- [Exercise description]:
Reproduce exactly and only the lines running from the one with "Keep writing the" through the one with "pressed cover, rebuilt", both end lines included.

- [The records]:

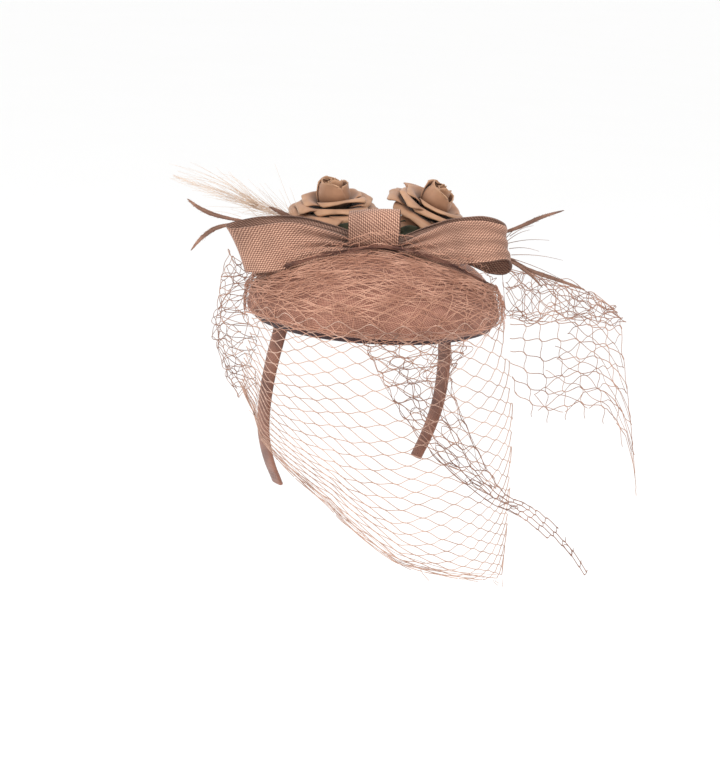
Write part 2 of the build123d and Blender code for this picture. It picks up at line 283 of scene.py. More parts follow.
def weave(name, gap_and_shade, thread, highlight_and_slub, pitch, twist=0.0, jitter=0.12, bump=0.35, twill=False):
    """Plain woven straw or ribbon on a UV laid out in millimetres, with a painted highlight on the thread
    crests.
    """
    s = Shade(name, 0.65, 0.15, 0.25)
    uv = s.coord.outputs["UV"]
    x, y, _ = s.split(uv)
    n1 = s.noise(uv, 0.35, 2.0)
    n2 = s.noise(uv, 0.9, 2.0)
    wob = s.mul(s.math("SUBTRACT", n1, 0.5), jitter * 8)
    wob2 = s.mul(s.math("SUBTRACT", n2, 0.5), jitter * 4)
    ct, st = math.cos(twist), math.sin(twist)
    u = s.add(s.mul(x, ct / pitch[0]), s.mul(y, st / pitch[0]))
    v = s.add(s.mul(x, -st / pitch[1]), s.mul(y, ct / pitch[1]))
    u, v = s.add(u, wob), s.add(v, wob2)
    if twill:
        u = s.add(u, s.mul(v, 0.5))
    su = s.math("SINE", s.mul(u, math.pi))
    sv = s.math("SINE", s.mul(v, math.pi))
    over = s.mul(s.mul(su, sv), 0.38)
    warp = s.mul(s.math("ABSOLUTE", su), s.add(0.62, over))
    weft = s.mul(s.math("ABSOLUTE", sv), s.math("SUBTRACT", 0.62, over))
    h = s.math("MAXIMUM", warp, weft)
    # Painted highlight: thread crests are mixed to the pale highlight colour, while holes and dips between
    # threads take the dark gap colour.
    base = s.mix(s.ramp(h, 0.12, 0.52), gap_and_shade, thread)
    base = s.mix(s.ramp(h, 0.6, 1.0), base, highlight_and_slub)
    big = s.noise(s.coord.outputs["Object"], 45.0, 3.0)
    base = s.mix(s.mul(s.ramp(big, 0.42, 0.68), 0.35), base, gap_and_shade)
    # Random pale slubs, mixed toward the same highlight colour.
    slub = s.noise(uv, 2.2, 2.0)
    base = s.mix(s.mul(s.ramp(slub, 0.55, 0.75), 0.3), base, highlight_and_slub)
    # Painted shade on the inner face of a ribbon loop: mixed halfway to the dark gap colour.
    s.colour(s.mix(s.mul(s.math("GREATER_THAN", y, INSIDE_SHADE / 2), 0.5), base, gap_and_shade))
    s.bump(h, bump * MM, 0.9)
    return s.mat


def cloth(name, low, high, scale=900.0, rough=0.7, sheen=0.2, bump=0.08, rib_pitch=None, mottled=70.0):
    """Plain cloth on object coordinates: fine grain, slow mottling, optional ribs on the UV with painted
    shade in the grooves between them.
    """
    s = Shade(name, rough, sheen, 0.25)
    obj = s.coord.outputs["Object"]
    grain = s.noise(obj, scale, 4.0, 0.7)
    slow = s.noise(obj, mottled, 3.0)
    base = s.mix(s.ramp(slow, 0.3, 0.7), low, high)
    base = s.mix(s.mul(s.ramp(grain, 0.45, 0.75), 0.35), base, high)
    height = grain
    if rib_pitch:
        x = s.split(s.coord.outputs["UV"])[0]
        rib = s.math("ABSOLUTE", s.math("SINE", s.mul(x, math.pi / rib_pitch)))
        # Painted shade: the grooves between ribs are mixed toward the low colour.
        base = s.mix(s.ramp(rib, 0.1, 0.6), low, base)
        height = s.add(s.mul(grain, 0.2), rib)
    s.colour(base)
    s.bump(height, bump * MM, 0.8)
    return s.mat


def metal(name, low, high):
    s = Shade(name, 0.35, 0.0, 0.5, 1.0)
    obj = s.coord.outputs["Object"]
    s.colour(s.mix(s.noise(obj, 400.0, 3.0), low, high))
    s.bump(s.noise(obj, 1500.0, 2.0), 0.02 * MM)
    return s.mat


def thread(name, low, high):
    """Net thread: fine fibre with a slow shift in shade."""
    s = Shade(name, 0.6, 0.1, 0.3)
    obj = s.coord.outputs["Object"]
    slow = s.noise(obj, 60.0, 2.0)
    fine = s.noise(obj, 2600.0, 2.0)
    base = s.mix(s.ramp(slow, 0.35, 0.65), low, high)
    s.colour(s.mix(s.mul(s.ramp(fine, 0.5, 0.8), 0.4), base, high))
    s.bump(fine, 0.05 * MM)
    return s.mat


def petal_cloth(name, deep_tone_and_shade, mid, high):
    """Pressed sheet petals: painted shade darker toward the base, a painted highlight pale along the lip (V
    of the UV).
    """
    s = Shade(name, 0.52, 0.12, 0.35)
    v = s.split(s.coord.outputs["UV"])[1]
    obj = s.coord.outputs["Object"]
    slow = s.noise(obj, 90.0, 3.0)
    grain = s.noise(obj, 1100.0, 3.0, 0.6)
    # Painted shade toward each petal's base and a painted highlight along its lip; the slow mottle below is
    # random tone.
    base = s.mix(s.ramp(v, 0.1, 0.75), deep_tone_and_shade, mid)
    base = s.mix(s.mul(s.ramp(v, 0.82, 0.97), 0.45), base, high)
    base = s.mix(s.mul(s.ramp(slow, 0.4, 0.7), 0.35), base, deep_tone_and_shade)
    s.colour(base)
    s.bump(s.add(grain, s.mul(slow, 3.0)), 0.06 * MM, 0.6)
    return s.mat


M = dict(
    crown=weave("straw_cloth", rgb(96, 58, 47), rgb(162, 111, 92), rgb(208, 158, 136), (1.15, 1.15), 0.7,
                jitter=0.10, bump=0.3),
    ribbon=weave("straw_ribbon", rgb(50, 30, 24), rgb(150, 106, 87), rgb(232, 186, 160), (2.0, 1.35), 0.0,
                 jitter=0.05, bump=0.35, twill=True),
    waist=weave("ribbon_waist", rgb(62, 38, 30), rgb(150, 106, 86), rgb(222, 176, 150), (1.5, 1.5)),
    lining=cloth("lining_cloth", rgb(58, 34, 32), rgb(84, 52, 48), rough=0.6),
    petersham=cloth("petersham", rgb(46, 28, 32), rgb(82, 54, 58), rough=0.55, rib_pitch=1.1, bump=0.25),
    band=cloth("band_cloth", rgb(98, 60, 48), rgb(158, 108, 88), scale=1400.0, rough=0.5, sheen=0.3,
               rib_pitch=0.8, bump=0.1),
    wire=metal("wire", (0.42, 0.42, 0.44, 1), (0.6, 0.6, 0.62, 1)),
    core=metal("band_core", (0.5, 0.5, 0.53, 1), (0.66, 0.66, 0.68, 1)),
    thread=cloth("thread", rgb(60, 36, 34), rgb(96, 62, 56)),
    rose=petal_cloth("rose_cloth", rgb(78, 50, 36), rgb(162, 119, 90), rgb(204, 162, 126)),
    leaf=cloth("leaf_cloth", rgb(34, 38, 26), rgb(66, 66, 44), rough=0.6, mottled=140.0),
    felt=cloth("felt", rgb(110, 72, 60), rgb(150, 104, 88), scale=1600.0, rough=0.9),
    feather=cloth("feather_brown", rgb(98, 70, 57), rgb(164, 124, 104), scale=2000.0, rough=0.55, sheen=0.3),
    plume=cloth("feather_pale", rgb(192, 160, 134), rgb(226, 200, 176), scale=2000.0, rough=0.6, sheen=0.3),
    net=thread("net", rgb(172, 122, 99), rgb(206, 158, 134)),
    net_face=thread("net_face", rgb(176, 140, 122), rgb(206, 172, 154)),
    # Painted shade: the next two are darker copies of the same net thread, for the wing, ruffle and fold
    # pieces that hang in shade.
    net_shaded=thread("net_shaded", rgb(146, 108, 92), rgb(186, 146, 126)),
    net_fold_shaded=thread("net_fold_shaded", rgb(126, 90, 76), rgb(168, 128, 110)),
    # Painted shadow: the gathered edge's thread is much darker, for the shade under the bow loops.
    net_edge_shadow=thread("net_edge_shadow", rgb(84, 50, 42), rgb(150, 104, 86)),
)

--

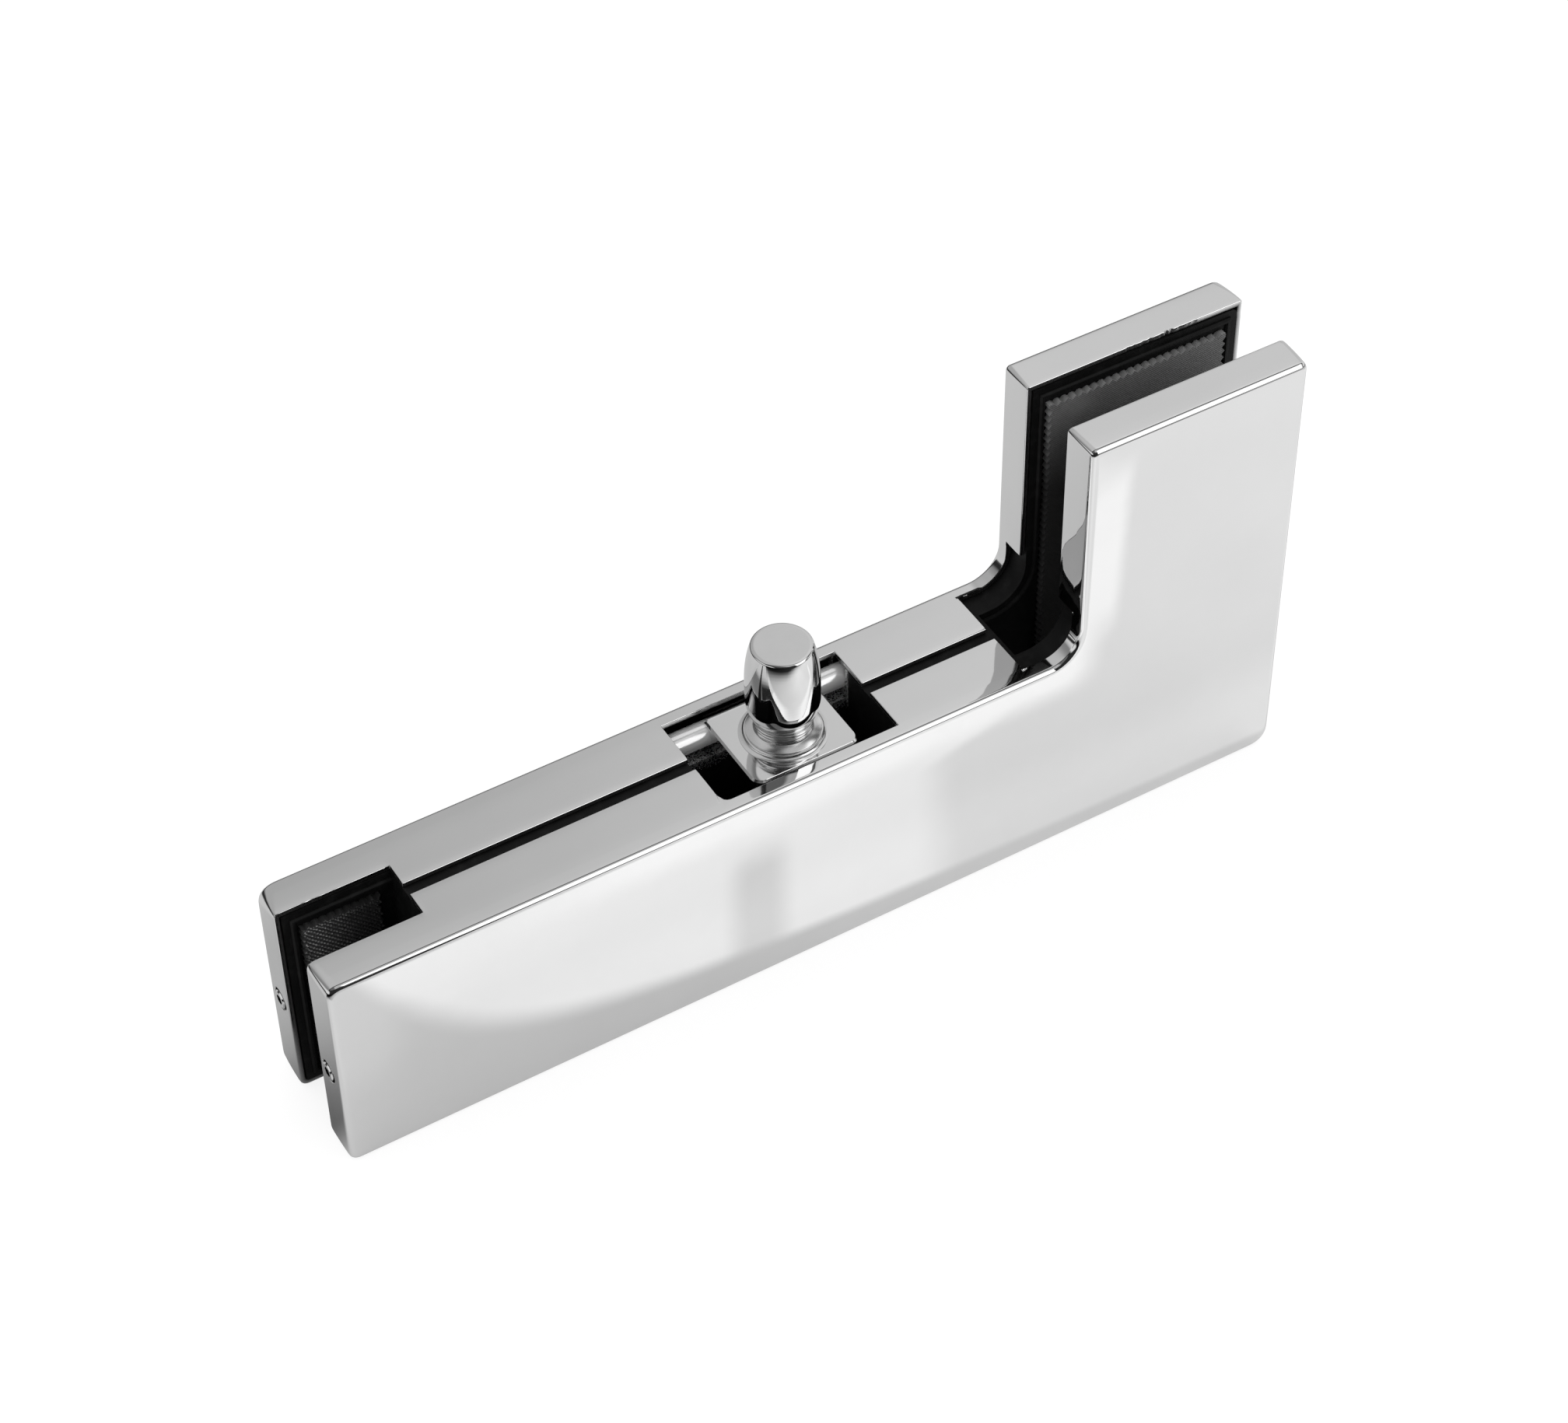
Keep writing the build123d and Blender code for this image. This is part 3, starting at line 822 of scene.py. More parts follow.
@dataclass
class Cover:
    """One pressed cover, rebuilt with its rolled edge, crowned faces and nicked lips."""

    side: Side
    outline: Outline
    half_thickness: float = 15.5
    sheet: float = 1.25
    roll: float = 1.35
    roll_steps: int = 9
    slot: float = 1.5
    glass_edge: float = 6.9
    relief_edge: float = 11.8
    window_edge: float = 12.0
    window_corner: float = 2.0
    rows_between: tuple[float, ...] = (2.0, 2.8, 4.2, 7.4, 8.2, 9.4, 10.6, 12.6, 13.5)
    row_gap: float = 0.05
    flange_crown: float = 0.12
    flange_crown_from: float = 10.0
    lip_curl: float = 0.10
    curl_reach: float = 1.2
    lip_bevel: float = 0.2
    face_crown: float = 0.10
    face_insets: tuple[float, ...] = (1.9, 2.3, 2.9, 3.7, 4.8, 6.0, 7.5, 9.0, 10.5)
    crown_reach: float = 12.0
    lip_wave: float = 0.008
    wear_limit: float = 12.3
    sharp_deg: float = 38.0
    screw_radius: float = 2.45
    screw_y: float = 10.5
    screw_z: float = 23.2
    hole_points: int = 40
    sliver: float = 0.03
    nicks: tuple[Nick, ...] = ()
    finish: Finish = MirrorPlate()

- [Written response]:
Keep writing the build123d and Blender code for this image. This is part 3, starting at line 822 of scene.py. More parts follow.
@dataclass
class Cover:
    """One pressed cover, rebuilt with its rolled edge, crowned faces and nicked lips."""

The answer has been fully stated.